What transpired between the awkward assemblage in Wesley’s trophy room and Dalton and “Doc’s” skinny dipping celebration was lost to the editing bay and the constraints of a film that already tipped the scales at over two hours in length. The infamous “lost scene” of the movie revealed that as the group broke up and the clean up began, former auto parts store owner Red Webster stayed behind to help the baffled lawman work out the details. Spinning an elaborate tale that made Wesley and his men culpable in all aspects of the tragedy that had played out the final report cleared the protagonists of any wrongdoing and, with the help of Dr. Clay’s autopsy reports on all of the victims, caused all of the deaths that day and Jimmy’s the day before, to be declared accidental.

So by sounding all of this out I seem to have managed to answer a great many of the questions that had bothered me incessantly since the first time I saw Roadhouse. I have found that there truly is no mystery as to why the Sheriff seemed to gladly accept the innocence of the assembled townspeople without benefit of investigation. And perhaps in so doing I have shed light on the conclusion of this film for many a viewer and fan. And yet one question still remains…

How is it that all four of us, steeped as many of us were in Roadhouse from repeated viewings, that we never once invoked the line, “I thought you’d be bigger!”???

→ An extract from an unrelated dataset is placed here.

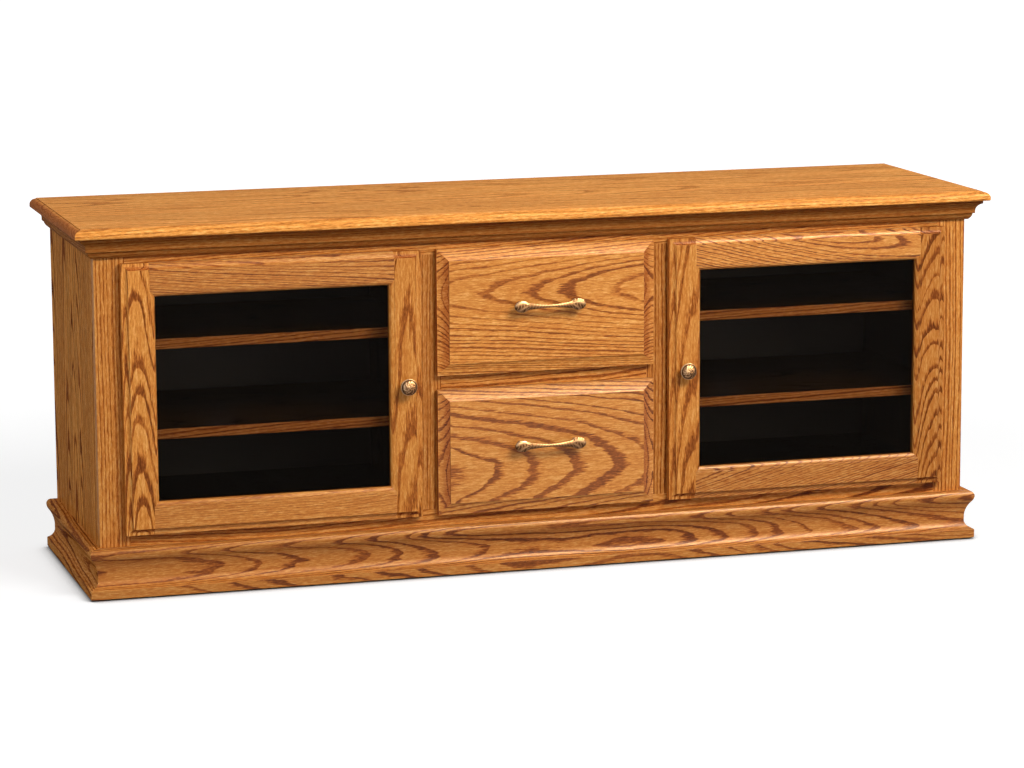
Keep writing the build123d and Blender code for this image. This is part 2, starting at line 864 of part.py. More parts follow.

And in closing I can say that in my scant research for this article I discovered something else that explains a prevailing aspect of Roadhouse. The sheer volume of toplessness that I have always attributed to this being very much a film of the 80s actually has another, deeper purpose. It turns out that the sleepy if Midwestern Mafia plagued town of Jasper is in Missouri. And since it is the Show Me State, the women of the town were naturally obliged to give the local men an eyeful of their feminine charms whenever possible!